Now, consider how many people would click through and read the rest of the story if it said ACQUITTED?  As compared to how many would click if it says FACED?

That's what METRICS does -- that's what PR is all about -- how many and will they click on an advertisement?  The advertisers (as I showed previously in this Marketing series) need to have an audience delivered to their ads with emotions whipped up to the point where action is guided by emotion not rational thought. 

So by writing the headline based on the NEW worldview of ACCUSED = GUILTY (where there's smoke there's fire) -- they get more clicks than if they indicate that what all the other media outlets are saying is unimportant -- that is acquitted, not faced.

Dismissing a matter doesn't get you click-throughs.  The choice of a word makes a non-story into a news story by whipping up emotion.  And this from The Blaze -- The Truth Lives Here.  Does it?

This headline illustrates an important principle in headline writing.  It is crafted in a professional PR style.
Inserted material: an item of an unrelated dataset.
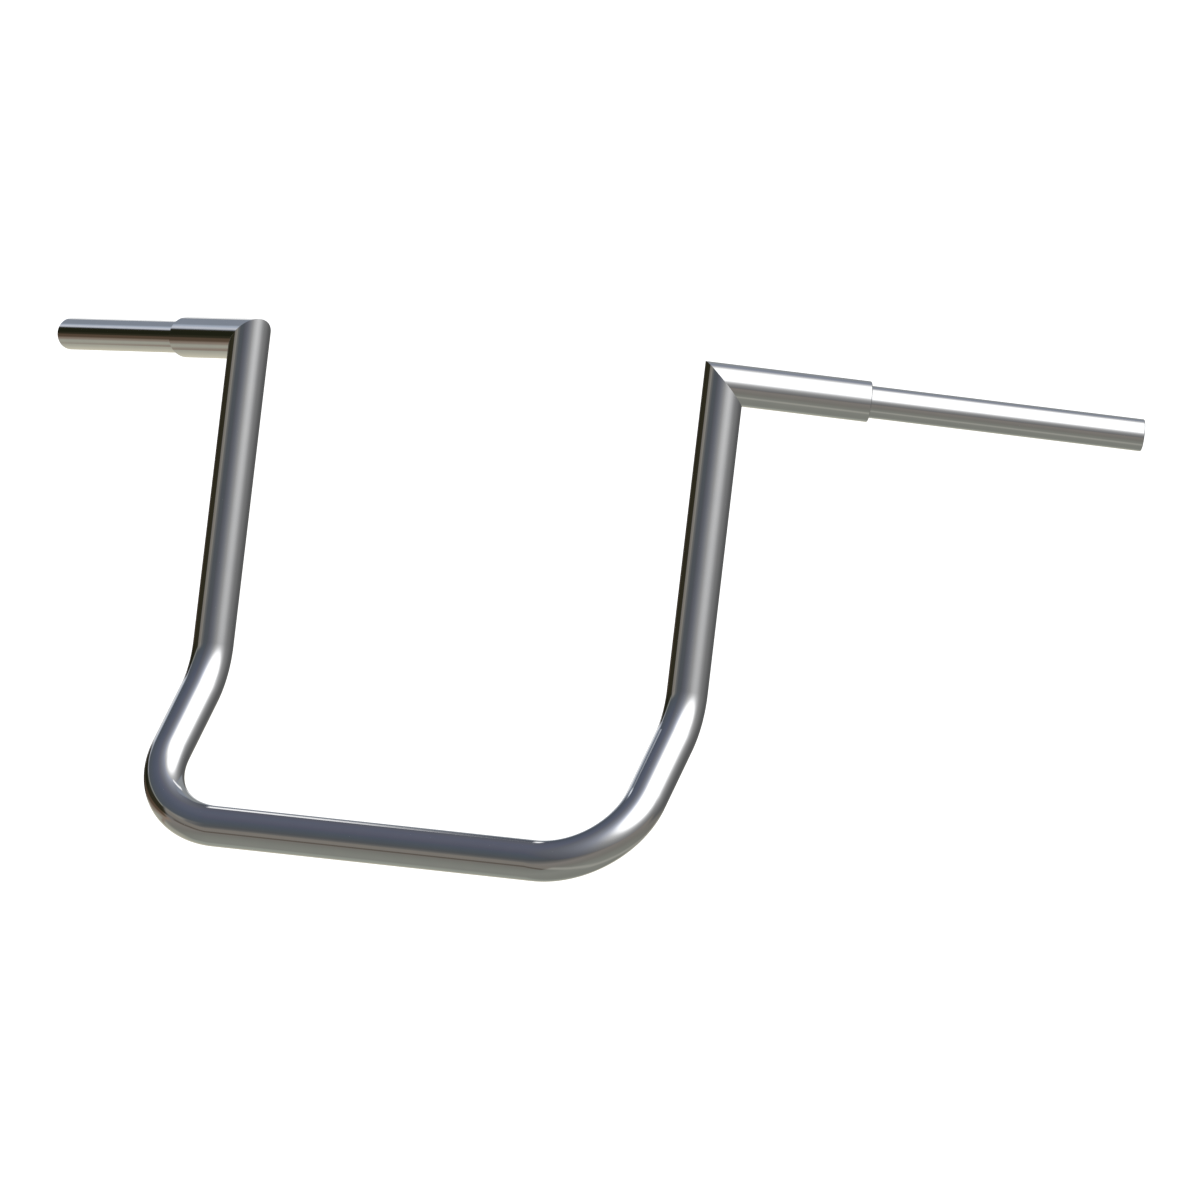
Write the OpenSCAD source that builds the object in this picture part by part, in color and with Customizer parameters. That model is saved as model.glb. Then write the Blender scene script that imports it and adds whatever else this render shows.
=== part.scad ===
// Ape hanger handlebar for a motorcycle, welded from steel tube and chrome plated.
// One tube is bent into the base, the kicked-back lower legs and the risers.
// An arm is mitred to the top of each riser, and a thinner grip tube is let into each arm.
// Origin: middle of the base tube's axis. +X to the rider's left, +Y back to the rider, +Z up.

/* [Tubes] */
// Outside diameter of the bent tube and of the arms
bar_od = 31.75; // [28:0.25:38]
// Wall of the bent tube and of the arms
bar_wall = 3; // [2:0.25:4]
// Outside diameter of the grip tubes
grip_od = 25; // [22:0.1:25.4]
// Wall of the grip tubes
grip_wall = 3; // [2:0.25:4]

/* [Bent tube] */
// Distance between the axes of the two risers
base_width = 420; // [280:5:600]
// Radius of every bend, to the tube's axis
bend_r = 69; // [50:1:80]
// Length of a lower leg, from the base's axis to where its own axis meets the riser's
kick_len = 148.5; // [120:0.5:220]
// Angle between a lower leg and its riser
kick_angle = 35.5; // [10:0.5:50]
// Length of a riser, from where its axis meets the lower leg's to where it meets the arm's
riser_len = 260.5; // [150:0.5:450]
// Lean of the risers behind the vertical, as the bar is turned in its clamps
lean = 14; // [0:1:30]

/* [Arms] */
// Length of an arm, from the riser's axis to its open end
arm_len = 113.5; // [80:0.5:180]
// Angle that the arms are swept back from the base's direction
sweep = 35; // [5:1:55]
// Slope of the arms below square to the risers
arm_drop = 0; // [-10:1:15]

/* [Grip tubes] */
// Bare length of a grip tube, outside its arm
grip_len = 213.5; // [150:0.5:280]
// Depth of the spigot that is let into the arm
spigot_len = 38; // [20:1:50]
// Height of the shoulder between spigot and grip tube, which seats on the arm's end
shoulder = 0.5; // [0.25:0.05:1]
// Play on diameter between the spigot and the arm's sized end
fit_gap = 0.1; // [0.04:0.02:0.4]

/* [Edges] */
// Size of the broken edge on each open end
edge_break = 0.6; // [0.2:0.1:1]

/* [Hidden] */
$fn = 96;
// Radii of the tubes and their bores
bar_r = bar_od / 2;
bar_bore_r = bar_r - bar_wall;
grip_r = grip_od / 2;
grip_bore_r = grip_r - grip_wall;
spigot_r = grip_r - shoulder;
socket_r = spigot_r + fit_gap / 2;
// The bend from the base into a lower leg is square
base_bend = 90;
// Angle through which an arm turns from its riser's direction, shared by the two mitred ends
arm_turn = 90 + arm_drop;
// Length of straight tube that a bend takes from each side of its corner
base_tangent = bend_r * tan(base_bend / 2);
kick_tangent = bend_r * tan(kick_angle / 2);
// Straight lengths that are left between the bends
half_base = base_width / 2 - base_tangent;
leg_straight = kick_len - base_tangent - kick_tangent;
riser_straight = riser_len - kick_tangent;
// Radius that the drawn tube gains round a bend, and how far a straight's end runs on inside its bend
bend_swell = 0.05;
bend_lap = 1;
// Spare length on each tube before its mitre is cut, and the reach of a cutting block
mitre_spare = bar_od;
block = 4 * bar_od;
// Overrun of a cut past the face that it opens
cut_over = 1;

// Straight round bar of radius r along +Z, with both ends run on into the bends next to it
module straight(len, r) {
    translate([0, 0, -bend_lap]) cylinder(h = len + 2 * bend_lap, r = r);
}

// Round bar of radius r that starts along +Z and turns by angle towards -X
module bend(angle, r) {
    translate([-bend_r, 0, 0]) rotate([90, 0, 0])
        rotate_extrude(angle = angle) translate([bend_r, 0]) circle(r + bend_swell);
}

// Places what follows a bend: at its end, with +Z along the new direction
module after_bend(angle) {
    translate([-bend_r, 0, 0]) rotate([0, -angle, 0]) translate([bend_r, 0, 0]) children();
}

// One side of the bent bar, of radius r, from the end of the base to past the mitre
module side_run(r) {
    // +Z runs out along the base, and -X points up the lower leg
    rotate([-lean - kick_angle, 0, 0]) rotate([0, 90, 0]) translate([0, 0, half_base]) {
        bend(base_bend, r);
        after_bend(base_bend) union() {
            union() {
                straight(leg_straight, r);
                translate([0, 0, leg_straight]) rotate([0, 0, 90]) bend(kick_angle, r);
            }
            translate([0, 0, leg_straight]) rotate([0, 0, 90])
                after_bend(kick_angle) straight(riser_straight + mitre_spare, r);
        }
    }
}

// The bent bar, of radius r, with both ends past their mitres
module bent_bar(r) {
    translate([-half_base, 0, 0]) rotate([0, 90, 0]) straight(2 * half_base, r);
    for (side = [0, 1]) mirror([side, 0, 0]) side_run(r);
}

// Puts its children where the axes of a riser and its arm meet, with +Z up the riser
module at_corner() {
    translate([base_width / 2, 0, 0]) rotate([-lean - kick_angle, 0, 0]) translate([0, 0, kick_len])
        rotate([kick_angle, 0, 0]) translate([0, 0, riser_len]) children();
}

// Puts its children at the same corner, with +Z out along the arm
module at_arm() {
    at_corner() rotate([0, arm_turn, sweep]) children();
}

// Block that fills the arm's side (side = 1) or the riser's side (side = 0) of the mitre plane
module mitre_block(side) {
    at_corner() rotate([0, arm_turn / 2, sweep]) translate([-block / 2, -block / 2, (side - 1) * block])
        cube(block);
}

// Ring-shaped section of a tube, turned about +Z: outer radius, bore, and a broken outer edge at z1
module open_tube(z0, z1, r, bore_r) {
    rotate_extrude() polygon([
        [bore_r, z0], [r, z0], [r, z1 - edge_break], [r - edge_break, z1], [bore_r, z1]
    ]);
}

module bent_tube() {
    color("lightsteelblue") difference() {
        bent_bar(bar_r);
        bent_bar(bar_bore_r);
        for (side = [0, 1]) mirror([side, 0, 0]) mitre_block(1);
    }
}

module arm() {
    color("silver") difference() {
        at_arm() difference() {
            open_tube(-mitre_spare, arm_len, bar_r, min(bar_bore_r, socket_r));
            translate([0, 0, -mitre_spare - cut_over])
                cylinder(h = mitre_spare + cut_over + arm_len - spigot_len, r = bar_bore_r);
            translate([0, 0, arm_len - spigot_len]) cylinder(h = spigot_len + cut_over, r = socket_r);
        }
        mitre_block(0);
    }
}

module grip_tube() {
    color("gainsboro") at_arm() translate([0, 0, arm_len]) rotate_extrude() polygon([
        [grip_bore_r, -spigot_len], [spigot_r - edge_break, -spigot_len], [spigot_r, edge_break - spigot_len],
        [spigot_r, 0], [grip_r, 0], [grip_r, grip_len - edge_break], [grip_r - edge_break, grip_len],
        [grip_bore_r, grip_len]
    ]);
}

module left_arm() { arm(); }

module right_arm() { mirror([1, 0, 0]) arm(); }

module left_grip_tube() { grip_tube(); }

module right_grip_tube() { mirror([1, 0, 0]) grip_tube(); }

bent_tube();
left_arm();
right_arm();
left_grip_tube();
right_grip_tube();
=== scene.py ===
"""Looks of a chrome plated ape hanger handlebar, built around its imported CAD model.

Axes as in the CAD: origin in the middle of the base tube, +X to the rider's left, +Y back to
the rider, +Z up. Lengths here are in metres. The camera stands in front of the bar, so the
rider's left is at the right of the picture.
"""

import bpy
import numpy as np
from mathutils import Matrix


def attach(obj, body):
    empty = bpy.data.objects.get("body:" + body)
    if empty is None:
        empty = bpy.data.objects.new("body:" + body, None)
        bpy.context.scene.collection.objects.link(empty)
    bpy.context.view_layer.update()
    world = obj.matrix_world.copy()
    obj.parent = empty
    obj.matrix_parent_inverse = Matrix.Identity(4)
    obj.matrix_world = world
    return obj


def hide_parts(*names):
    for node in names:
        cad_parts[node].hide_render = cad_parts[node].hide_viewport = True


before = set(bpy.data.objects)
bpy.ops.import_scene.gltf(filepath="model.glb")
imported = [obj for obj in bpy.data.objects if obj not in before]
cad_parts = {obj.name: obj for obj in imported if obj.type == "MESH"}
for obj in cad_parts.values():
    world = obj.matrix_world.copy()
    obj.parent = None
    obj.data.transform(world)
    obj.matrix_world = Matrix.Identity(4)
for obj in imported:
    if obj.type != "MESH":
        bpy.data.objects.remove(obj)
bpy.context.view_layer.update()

# Sizes of the tubes, as in the part's source
BAR_RADIUS = 0.015875
BAR_WALL = 0.003
GRIP_RADIUS = 0.0125
GRIP_WALL = 0.003
SHOULDER = 0.0005          # step from a spigot up to its grip tube
FIT_GAP = 0.0001           # play on diameter between a spigot and its arm
SPIGOT_LENGTH = 0.038
ARM_LENGTH = 0.1135
GRIP_LENGTH = 0.2135
EDGE_BREAK = 0.0006        # on each open end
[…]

Study it carefully, study your emotional reactions, look at how complicated the issues really are (by reading the rest of the news item), and what mental gymnastics went into boiling all that complexity down into a headline.

SIMPLIFY is the watchword (PR assumes people are herds of stupid or stupified-by-emotion animals) -- take your complex, nested thematic structure and simplify it into a headline using this same process and you'll have a winner if the PR/Advertising people are correct.  At least it'll be profitable if not prestigious. 

Meanwhile, note the disparity between what Beck claims to be doing, and what those hired to succeed with advertisers have to do instead. 

Will his commercial success-curve bend proportionately to the hypocrisy embedded underneath it all? 

Does success require that sort of hypocrisy? 

Is the lack of Hypocrisy the reason the Romance Genre hasn't been able to "sell" the HEA?